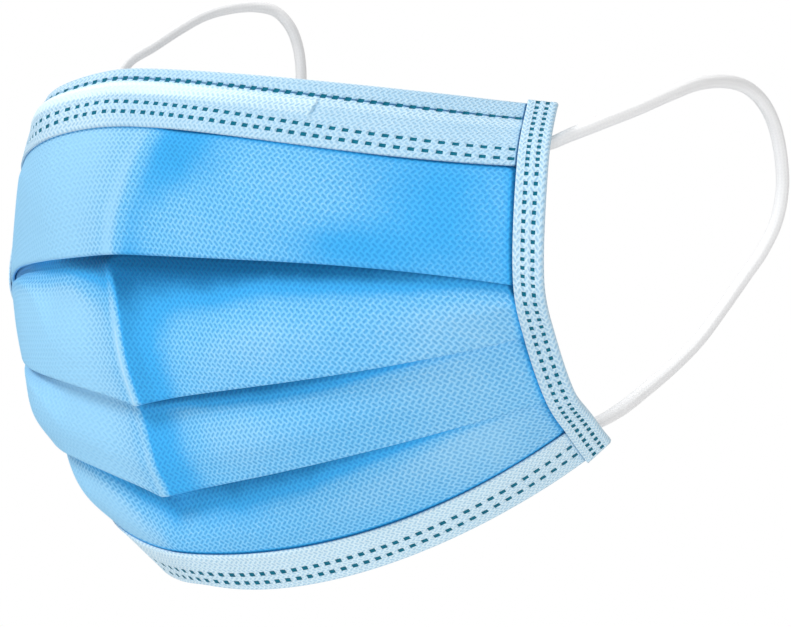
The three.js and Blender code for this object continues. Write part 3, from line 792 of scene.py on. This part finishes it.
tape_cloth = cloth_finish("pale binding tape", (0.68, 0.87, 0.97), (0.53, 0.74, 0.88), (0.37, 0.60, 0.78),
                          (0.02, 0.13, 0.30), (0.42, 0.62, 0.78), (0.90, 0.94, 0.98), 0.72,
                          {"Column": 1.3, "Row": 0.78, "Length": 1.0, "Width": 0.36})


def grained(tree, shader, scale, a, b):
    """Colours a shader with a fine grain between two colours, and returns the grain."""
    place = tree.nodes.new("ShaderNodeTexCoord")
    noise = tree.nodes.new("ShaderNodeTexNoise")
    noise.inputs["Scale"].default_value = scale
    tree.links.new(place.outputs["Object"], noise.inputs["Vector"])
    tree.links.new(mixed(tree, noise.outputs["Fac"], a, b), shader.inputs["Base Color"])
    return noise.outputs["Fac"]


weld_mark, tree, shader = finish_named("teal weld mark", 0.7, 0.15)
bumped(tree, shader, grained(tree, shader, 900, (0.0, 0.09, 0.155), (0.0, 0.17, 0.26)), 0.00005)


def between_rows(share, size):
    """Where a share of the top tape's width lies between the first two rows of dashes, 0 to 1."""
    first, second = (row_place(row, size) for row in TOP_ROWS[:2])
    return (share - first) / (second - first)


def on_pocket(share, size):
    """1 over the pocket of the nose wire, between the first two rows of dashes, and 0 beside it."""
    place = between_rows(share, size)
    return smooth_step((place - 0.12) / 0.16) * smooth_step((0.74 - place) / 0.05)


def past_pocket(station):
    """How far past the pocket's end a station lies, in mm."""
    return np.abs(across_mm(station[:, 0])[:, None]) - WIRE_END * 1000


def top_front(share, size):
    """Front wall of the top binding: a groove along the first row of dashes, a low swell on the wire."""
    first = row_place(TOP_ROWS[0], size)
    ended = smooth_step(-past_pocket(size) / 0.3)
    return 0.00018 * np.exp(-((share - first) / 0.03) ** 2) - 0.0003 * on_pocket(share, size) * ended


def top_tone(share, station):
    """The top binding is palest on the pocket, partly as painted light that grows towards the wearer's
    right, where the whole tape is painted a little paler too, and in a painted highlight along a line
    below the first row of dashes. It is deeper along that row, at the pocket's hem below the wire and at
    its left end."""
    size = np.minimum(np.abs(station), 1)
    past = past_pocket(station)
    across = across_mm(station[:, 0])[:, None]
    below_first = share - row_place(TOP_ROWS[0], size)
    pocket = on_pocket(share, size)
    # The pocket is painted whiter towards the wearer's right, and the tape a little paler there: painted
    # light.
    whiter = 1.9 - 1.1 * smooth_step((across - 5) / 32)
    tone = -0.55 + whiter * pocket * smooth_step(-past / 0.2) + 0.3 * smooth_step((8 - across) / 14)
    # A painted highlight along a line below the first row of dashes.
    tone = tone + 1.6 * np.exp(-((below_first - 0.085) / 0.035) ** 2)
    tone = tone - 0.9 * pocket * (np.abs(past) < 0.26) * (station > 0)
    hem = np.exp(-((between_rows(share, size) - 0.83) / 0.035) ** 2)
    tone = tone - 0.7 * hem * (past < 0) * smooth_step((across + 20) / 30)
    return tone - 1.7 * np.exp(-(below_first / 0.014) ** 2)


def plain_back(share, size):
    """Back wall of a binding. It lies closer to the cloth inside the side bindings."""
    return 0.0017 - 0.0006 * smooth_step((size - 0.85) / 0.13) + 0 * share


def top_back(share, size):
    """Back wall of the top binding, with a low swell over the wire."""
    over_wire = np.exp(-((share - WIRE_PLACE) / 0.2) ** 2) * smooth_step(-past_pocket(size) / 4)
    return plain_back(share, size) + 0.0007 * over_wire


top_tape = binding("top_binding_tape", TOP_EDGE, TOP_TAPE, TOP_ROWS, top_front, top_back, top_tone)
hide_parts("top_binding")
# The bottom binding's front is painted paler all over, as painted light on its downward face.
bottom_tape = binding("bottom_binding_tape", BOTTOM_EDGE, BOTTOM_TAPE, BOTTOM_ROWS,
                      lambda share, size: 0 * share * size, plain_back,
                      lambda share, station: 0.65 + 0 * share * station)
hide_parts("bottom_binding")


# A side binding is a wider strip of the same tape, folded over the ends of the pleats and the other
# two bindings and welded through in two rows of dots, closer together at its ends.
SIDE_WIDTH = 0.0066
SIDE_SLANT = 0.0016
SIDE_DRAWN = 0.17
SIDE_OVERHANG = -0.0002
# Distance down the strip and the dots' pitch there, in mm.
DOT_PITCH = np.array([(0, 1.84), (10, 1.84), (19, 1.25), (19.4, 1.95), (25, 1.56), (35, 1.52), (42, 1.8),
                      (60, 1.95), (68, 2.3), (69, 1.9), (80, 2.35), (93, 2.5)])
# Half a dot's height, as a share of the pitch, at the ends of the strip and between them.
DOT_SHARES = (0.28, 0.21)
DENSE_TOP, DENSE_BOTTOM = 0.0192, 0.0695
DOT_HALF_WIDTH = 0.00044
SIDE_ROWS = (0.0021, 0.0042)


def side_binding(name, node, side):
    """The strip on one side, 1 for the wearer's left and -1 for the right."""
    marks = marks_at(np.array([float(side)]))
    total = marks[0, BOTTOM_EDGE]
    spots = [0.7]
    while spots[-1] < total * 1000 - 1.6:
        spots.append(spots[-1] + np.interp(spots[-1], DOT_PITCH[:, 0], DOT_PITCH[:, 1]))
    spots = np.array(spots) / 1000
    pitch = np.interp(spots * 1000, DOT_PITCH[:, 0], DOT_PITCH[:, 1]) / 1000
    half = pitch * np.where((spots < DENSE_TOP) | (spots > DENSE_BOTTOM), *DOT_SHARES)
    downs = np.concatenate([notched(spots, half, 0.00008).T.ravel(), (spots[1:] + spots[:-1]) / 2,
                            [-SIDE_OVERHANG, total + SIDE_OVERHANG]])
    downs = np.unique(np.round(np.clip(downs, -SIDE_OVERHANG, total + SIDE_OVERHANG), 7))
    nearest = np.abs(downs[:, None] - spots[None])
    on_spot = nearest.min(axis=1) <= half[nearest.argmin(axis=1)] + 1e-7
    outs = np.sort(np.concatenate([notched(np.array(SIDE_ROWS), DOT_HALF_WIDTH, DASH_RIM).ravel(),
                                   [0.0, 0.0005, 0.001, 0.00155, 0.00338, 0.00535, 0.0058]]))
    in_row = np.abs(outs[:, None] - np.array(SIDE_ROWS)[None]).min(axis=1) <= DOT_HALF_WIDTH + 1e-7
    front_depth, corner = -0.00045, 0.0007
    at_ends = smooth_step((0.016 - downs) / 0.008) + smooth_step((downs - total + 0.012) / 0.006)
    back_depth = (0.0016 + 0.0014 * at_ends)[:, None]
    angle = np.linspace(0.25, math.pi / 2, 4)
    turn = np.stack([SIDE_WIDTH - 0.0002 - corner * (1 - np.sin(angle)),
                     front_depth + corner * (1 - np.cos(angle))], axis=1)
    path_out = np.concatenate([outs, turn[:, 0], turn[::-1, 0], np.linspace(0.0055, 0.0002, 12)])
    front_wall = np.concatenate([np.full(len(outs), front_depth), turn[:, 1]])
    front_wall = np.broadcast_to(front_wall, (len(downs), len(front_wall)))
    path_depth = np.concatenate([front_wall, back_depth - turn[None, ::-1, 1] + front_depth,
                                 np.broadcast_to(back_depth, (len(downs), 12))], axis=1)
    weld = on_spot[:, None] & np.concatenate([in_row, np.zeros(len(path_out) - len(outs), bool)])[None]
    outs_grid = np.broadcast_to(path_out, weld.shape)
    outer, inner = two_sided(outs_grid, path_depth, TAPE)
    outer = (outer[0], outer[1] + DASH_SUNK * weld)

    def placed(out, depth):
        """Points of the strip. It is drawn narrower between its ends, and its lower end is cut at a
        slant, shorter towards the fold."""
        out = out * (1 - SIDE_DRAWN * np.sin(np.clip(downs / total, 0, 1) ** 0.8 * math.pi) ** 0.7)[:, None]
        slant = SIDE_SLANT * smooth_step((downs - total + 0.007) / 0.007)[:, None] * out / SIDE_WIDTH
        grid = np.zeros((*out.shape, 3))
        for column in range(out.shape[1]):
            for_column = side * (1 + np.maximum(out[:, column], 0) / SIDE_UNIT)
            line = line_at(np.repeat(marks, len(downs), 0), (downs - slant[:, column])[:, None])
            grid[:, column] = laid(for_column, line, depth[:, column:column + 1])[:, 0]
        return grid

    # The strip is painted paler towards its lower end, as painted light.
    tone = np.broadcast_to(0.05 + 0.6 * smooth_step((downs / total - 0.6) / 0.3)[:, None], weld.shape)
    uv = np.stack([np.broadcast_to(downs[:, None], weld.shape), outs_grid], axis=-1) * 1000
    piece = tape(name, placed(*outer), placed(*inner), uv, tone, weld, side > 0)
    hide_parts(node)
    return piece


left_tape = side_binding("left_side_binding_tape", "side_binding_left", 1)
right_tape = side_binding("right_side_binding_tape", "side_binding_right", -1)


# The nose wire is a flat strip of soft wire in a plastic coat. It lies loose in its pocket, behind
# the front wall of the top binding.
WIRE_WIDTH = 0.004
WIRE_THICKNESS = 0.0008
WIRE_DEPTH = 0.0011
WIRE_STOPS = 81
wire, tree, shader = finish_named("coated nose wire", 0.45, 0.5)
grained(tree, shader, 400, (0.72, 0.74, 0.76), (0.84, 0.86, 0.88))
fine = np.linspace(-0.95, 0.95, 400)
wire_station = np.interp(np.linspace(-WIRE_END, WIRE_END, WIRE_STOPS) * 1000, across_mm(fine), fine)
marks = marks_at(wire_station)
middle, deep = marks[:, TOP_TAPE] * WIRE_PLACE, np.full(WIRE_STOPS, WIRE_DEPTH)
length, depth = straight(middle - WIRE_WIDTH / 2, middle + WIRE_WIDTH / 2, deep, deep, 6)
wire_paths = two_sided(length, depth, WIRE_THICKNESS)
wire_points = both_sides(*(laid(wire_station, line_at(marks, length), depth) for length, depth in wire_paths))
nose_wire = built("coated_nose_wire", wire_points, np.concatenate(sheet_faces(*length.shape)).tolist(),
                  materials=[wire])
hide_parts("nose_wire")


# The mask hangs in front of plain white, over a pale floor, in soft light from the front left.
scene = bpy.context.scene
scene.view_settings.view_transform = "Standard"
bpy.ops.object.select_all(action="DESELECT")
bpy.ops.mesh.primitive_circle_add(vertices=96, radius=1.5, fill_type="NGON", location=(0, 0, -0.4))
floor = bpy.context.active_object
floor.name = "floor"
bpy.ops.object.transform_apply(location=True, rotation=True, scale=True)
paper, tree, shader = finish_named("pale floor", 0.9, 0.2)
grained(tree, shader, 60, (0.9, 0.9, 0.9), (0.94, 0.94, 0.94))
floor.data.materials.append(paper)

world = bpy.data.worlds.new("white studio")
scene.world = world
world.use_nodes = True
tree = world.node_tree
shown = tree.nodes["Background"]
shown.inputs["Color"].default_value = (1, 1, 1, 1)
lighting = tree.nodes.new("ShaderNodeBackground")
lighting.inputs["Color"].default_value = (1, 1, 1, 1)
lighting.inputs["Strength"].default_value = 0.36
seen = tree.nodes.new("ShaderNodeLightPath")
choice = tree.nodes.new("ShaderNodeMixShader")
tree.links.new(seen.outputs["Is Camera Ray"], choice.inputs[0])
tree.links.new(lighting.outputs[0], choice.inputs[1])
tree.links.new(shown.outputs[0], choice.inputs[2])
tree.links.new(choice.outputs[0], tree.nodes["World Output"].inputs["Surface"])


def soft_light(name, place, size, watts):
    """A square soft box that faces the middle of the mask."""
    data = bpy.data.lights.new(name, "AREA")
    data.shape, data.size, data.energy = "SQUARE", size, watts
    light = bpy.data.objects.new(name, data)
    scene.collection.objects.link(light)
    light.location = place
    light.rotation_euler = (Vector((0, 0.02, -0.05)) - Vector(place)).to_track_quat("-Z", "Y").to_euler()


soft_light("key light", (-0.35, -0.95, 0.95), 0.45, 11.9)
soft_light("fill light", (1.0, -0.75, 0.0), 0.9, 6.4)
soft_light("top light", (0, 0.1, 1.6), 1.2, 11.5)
□ □ □ □
▶ **Short problem**
Word for word, quote the lines of the material from the first line through the line with "return np.abs(across_mm(station[:, 0])[:, None])", both ends included.

▶ **Solution for this exercise**
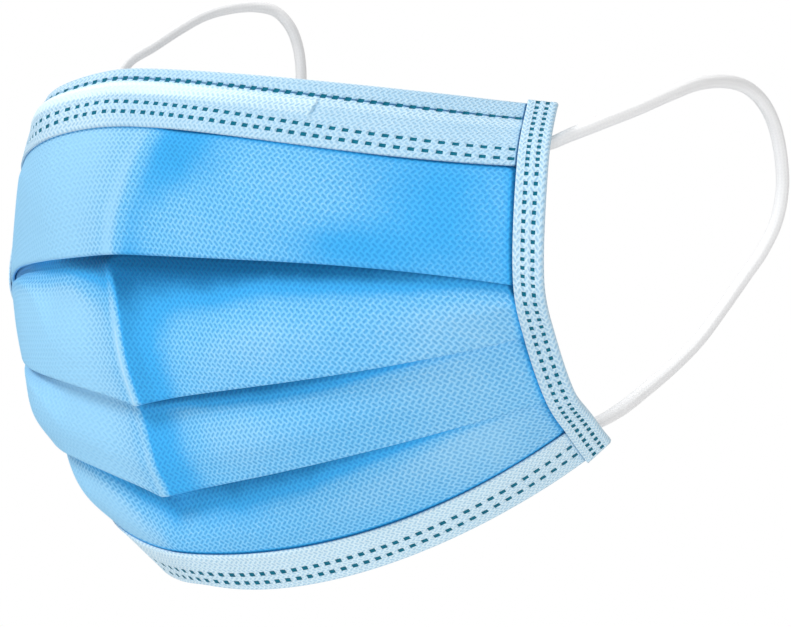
The three.js and Blender code for this object continues. Write part 3, from line 792 of scene.py on. This part finishes it.
tape_cloth = cloth_finish("pale binding tape", (0.68, 0.87, 0.97), (0.53, 0.74, 0.88), (0.37, 0.60, 0.78),
                          (0.02, 0.13, 0.30), (0.42, 0.62, 0.78), (0.90, 0.94, 0.98), 0.72,
                          {"Column": 1.3, "Row": 0.78, "Length": 1.0, "Width": 0.36})


def grained(tree, shader, scale, a, b):
    """Colours a shader with a fine grain between two colours, and returns the grain."""
    place = tree.nodes.new("ShaderNodeTexCoord")
    noise = tree.nodes.new("ShaderNodeTexNoise")
    noise.inputs["Scale"].default_value = scale
    tree.links.new(place.outputs["Object"], noise.inputs["Vector"])
    tree.links.new(mixed(tree, noise.outputs["Fac"], a, b), shader.inputs["Base Color"])
    return noise.outputs["Fac"]


weld_mark, tree, shader = finish_named("teal weld mark", 0.7, 0.15)
bumped(tree, shader, grained(tree, shader, 900, (0.0, 0.09, 0.155), (0.0, 0.17, 0.26)), 0.00005)


def between_rows(share, size):
    """Where a share of the top tape's width lies between the first two rows of dashes, 0 to 1."""
    first, second = (row_place(row, size) for row in TOP_ROWS[:2])
    return (share - first) / (second - first)


def on_pocket(share, size):
    """1 over the pocket of the nose wire, between the first two rows of dashes, and 0 beside it."""
    place = between_rows(share, size)
    return smooth_step((place - 0.12) / 0.16) * smooth_step((0.74 - place) / 0.05)


def past_pocket(station):
    """How far past the pocket's end a station lies, in mm."""
    return np.abs(across_mm(station[:, 0])[:, None]) - WIRE_END * 1000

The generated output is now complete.